***** Data *****

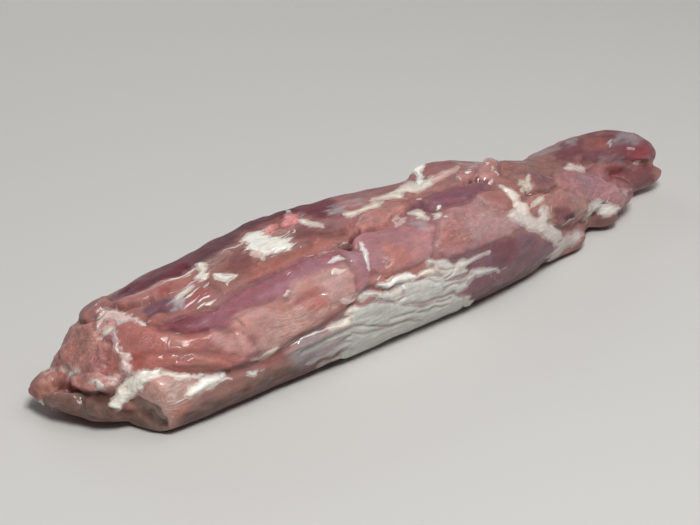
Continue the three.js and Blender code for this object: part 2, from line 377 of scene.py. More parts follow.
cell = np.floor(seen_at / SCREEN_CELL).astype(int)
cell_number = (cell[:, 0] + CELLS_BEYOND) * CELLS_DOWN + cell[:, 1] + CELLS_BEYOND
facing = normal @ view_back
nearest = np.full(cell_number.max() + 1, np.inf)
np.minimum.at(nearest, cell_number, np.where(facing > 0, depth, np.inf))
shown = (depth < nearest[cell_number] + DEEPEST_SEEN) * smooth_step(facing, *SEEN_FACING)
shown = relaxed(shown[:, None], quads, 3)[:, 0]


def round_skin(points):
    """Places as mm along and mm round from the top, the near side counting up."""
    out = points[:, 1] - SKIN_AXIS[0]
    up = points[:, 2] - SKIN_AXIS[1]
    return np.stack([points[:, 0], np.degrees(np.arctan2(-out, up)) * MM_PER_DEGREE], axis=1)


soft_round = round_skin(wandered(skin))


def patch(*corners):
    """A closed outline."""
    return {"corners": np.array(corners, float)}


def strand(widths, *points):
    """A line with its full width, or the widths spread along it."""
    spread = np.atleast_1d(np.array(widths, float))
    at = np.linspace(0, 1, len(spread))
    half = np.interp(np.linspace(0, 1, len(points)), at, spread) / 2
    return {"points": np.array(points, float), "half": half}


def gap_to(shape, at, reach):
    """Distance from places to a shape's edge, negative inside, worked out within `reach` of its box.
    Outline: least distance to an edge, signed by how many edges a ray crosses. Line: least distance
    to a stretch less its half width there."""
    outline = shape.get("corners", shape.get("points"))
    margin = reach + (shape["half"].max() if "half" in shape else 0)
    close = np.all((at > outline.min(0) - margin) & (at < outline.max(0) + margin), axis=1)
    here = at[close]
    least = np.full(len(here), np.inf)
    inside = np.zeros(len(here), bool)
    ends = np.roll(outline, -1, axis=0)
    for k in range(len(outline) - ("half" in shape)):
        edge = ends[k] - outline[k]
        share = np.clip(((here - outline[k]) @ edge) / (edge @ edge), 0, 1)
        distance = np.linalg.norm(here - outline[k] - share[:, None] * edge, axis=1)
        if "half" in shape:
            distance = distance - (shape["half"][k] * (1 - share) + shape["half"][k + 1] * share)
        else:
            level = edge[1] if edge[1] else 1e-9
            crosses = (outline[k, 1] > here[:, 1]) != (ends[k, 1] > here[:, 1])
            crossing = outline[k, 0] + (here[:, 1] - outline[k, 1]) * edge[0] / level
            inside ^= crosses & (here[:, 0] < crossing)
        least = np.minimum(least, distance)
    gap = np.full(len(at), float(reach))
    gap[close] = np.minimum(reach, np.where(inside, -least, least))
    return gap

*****

§ Work to do
Repeat the data precisely, line by line.

§ Expected output
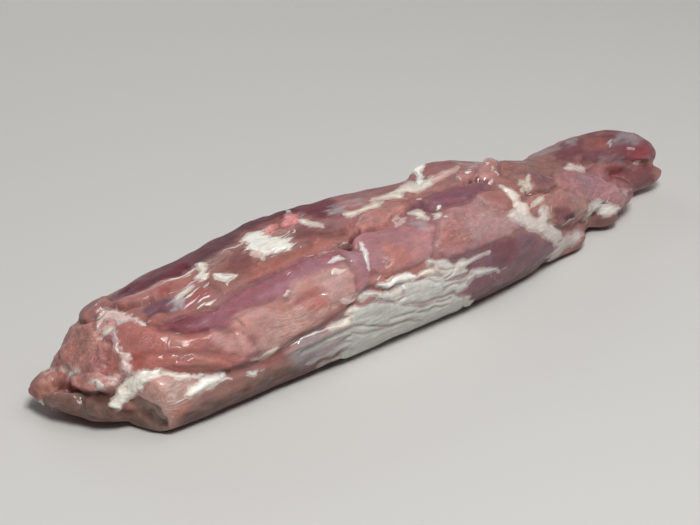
Continue the three.js and Blender code for this object: part 2, from line 377 of scene.py. More parts follow.
cell = np.floor(seen_at / SCREEN_CELL).astype(int)
cell_number = (cell[:, 0] + CELLS_BEYOND) * CELLS_DOWN + cell[:, 1] + CELLS_BEYOND
facing = normal @ view_back
nearest = np.full(cell_number.max() + 1, np.inf)
np.minimum.at(nearest, cell_number, np.where(facing > 0, depth, np.inf))
shown = (depth < nearest[cell_number] + DEEPEST_SEEN) * smooth_step(facing, *SEEN_FACING)
shown = relaxed(shown[:, None], quads, 3)[:, 0]


def round_skin(points):
    """Places as mm along and mm round from the top, the near side counting up."""
    out = points[:, 1] - SKIN_AXIS[0]
    up = points[:, 2] - SKIN_AXIS[1]
    return np.stack([points[:, 0], np.degrees(np.arctan2(-out, up)) * MM_PER_DEGREE], axis=1)


soft_round = round_skin(wandered(skin))


def patch(*corners):
    """A closed outline."""
    return {"corners": np.array(corners, float)}


def strand(widths, *points):
    """A line with its full width, or the widths spread along it."""
    spread = np.atleast_1d(np.array(widths, float))
    at = np.linspace(0, 1, len(spread))
    half = np.interp(np.linspace(0, 1, len(points)), at, spread) / 2
    return {"points": np.array(points, float), "half": half}


def gap_to(shape, at, reach):
    """Distance from places to a shape's edge, negative inside, worked out within `reach` of its box.
    Outline: least distance to an edge, signed by how many edges a ray crosses. Line: least distance
    to a stretch less its half width there."""
    outline = shape.get("corners", shape.get("points"))
    margin = reach + (shape["half"].max() if "half" in shape else 0)
    close = np.all((at > outline.min(0) - margin) & (at < outline.max(0) + margin), axis=1)
    here = at[close]
    least = np.full(len(here), np.inf)
    inside = np.zeros(len(here), bool)
    ends = np.roll(outline, -1, axis=0)
    for k in range(len(outline) - ("half" in shape)):
        edge = ends[k] - outline[k]
        share = np.clip(((here - outline[k]) @ edge) / (edge @ edge), 0, 1)
        distance = np.linalg.norm(here - outline[k] - share[:, None] * edge, axis=1)
        if "half" in shape:
            distance = distance - (shape["half"][k] * (1 - share) + shape["half"][k + 1] * share)
        else:
            level = edge[1] if edge[1] else 1e-9
            crosses = (outline[k, 1] > here[:, 1]) != (ends[k, 1] > here[:, 1])
            crossing = outline[k, 0] + (here[:, 1] - outline[k, 1]) * edge[0] / level
            inside ^= crosses & (here[:, 0] < crossing)
        least = np.minimum(least, distance)
    gap = np.full(len(at), float(reach))
    gap[close] = np.minimum(reach, np.where(inside, -least, least))
    return gap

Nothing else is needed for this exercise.